Id. § 71.004(1) (West 2008). Our focus, therefore, is on the evidence regarding any act by Hap that was “intended to result in physical harm, bodily injury, or assault” to Mendy and Whitney or that was a threat reasonably placing Mendy and Whitney “in fear of
2 Further reference to the Texas Family Code will be by reference to “section ____” or “§ ____.”
imminent physical harm, bodily injury, assault” and the likelihood that such threats, if made, would reoccur in the future. See id. §§ 81.001, 85.001.
Our analysis begins with the testimony that Whitney gave outlining how she was head-butted by Hap. This caused her to momentarily lose consciousness. When she came to, Hap was choking her. Whitney testified to these events and produced a picture that clearly shows the bloody nose and the early stages of a black eye. Against this evidence, Hap took the Fifth Amendment and refused to answer any questions about the specific allegations of assault.
Next, we consider the testimony offered by Mendy. She testified that after Whitney left, Hap became increasingly loud and belligerent. Mendy further testified that he was highly intoxicated and she felt he had been using methamphetamine. Her opinion about the use of methamphetamine was based on the fact that Hap was sweating profusely and, during their marriage, she had observed Hap using methamphetamine and subsequently sweating profusely. Additionally, Mendy testified that, a day or two before the incident in question, she observed Hap smoking a “meth pipe.” Mendy stated that at one point during the incident at issue, Hap took a rifle and fired a shot into the floor near her. She testified he was threatening to kill himself, her, and Whitney. Mendy testified that she was in fear of physical harm as a result of Hap’s actions. Finally, Mendy stated that, during their marriage, there were incidents of physical and verbal abuse inflicted by Hap on herself and the children. Again, all Hap offered by way of contradictory evidence was his claiming of his Fifth Amendment right
not to testify and the testimony of two witnesses who claimed that neither Mendy nor Whitney could be believed. We begin our analysis by noting that it is up to the factfinder to judge the credibility of the witnesses and the weight to be given to the testimony. See Teel v. Shifflett, 309 S.W.3d 597, 603 (Tex.App.—Houston [14th Dist.] 2010, pet. denied). Further, the trial court as factfinder, in a civil case, is free to draw negative inferences from Hap’s invocation of the Fifth Amendment. See TEX. R. EVID. 513(c); Wilz v. Flournoy, 228 S.W.3d 674, 677 (Tex. 2007) (per curiam). When we then view the evidence in the light most favorable to the trial court’s decision to grant the protective order and indulge every reasonable inference that would support that decision, as we must in a legal sufficiency review, the evidence is legally sufficient to support the trial court’s conclusion that the protective order should be granted. See City of Keller, 168 S.W.3d at 823.

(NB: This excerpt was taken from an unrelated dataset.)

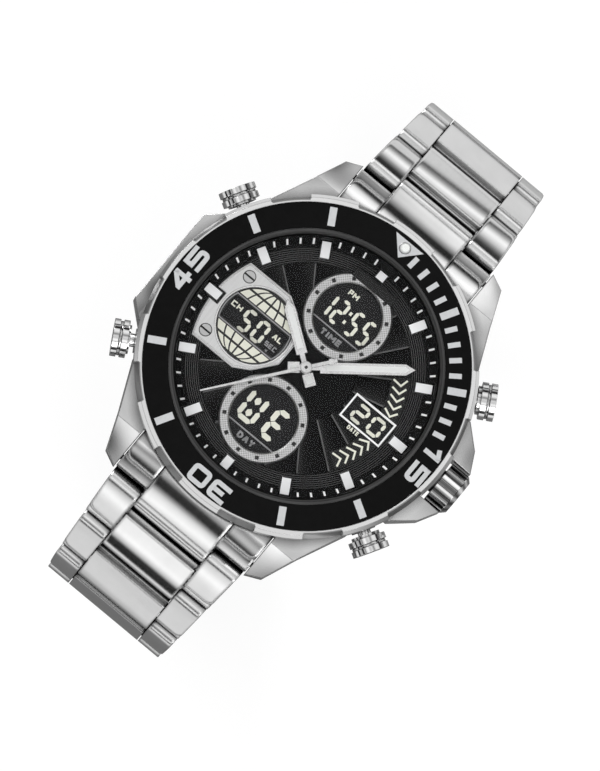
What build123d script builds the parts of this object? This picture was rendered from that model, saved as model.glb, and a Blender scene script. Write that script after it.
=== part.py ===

Next, we must examine all of the evidence and do so in a neutral light in order to ascertain if evidence is so contrary to the trial court’s finding as to make that finding clearly wrong and unjust. See Golden Eagle, 116 S.W.3d at 761. The evidence previously recited does not lead us to the conclusion that the trial court’s findings were so contrary to the evidence as to be clearly wrong or unjust. Id. Therefore, the evidence is factually sufficient to support the trial court’s issuance of the protective order. Accordingly, Hap’s issue challenging the sufficiency of the evidence is overruled.

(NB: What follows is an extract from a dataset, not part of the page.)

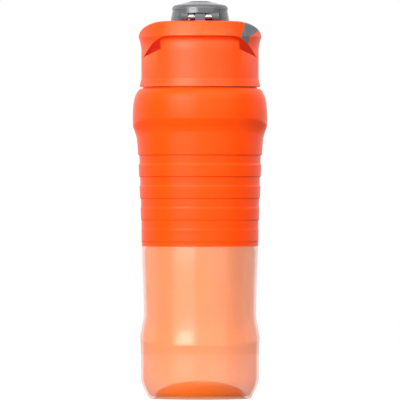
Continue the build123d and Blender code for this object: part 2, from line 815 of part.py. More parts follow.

Hap contends that the evidence supporting the possibility of future acts of family violence was not present and could not have been based upon a single incident. §
85.001. Hap is wrong for two reasons. First, the evidence supported the finding that Hap committed two acts of family violence during this one episode. Second, even if we consider Hap’s actions as a single act of family violence, this evidence of a past act can be legally and factually sufficient evidence that sustains the award of a protective order. See Teel, 309 S.W.3d at 604 (concluding that evidence of past act(s) of family violence permit inference that the behavior will continue in the future). Additionally, Mendy testified that, during her marriage to Hap, he had committed acts of family violence against her and the children. This evidence is legally and factually sufficient as to the issue of future acts of family violence. See City of Keller, 168 S.W.3d at 823; Golden Eagle, 116 S.W.3d at 761. Hap’s issue to the contrary is overruled.
Hap has appealed some of the very specific findings of fact in addition to the trial court’s decision to grant the protective order. In all but findings of fact numbers 2, 5, and 9, Hap’s complaint is that the evidence showed the referenced fact occurred on October 1, 2011, and not October 21, 2011, as recited in the findings of fact. What is not said, nor even mentioned, is what difference this makes to the ultimate conclusions of the trial court that the assault upon Whitney and aggravated assault upon Mendy occurred and that, as a result of the occurrence, a protective order was necessary. This appears to be a scrivener’s error and does not impact the correctness of the trial court’s judgment. See TEX. R. APP. P. 44.1(a)(1).
As to finding of fact number 2, relating to the death and funeral of the Houchins’ son, the only part that is clearly not supported by the record is the date. The trial court found the date of the burial as September 28, 2011, when the record reflects that it was October 1, 2011. Again, this difference in the date is not the type of error that would
lead the Court to reverse the trial court’s judgment. See id. As to the other matters found in finding of fact number 2, there was some evidence to support these facts and the trial court’s determination is supported by the record. See City of Keller, 168 S.W.3d at 823; Golden Eagle, 116 S.W.3d at 761.
As to finding of fact number 5, Hap is correct that the record does not support the finding that Whitney passed out from being strangled, as recited in finding of fact number 5. What the record demonstrates is that Whitney passed out from being head-butted by Hap and that when she regained consciousness, Hap was strangling her. This error, however, did not result in an erroneous judgment being entered because the record supports the trial court’s determination to enter a protective order. See TEX. R. APP. P. 44.1(a).
As Hap points out, finding of fact number 9, which describes conduct by Hap’s relatives, does not deal with any action by him. Accordingly, the fact that the trial court entered the finding is of no moment and could not have led to the entry of an erroneous judgment. See id.
Outcome: Having overruled Hap’s issues, we affirm the judgment of the trial court.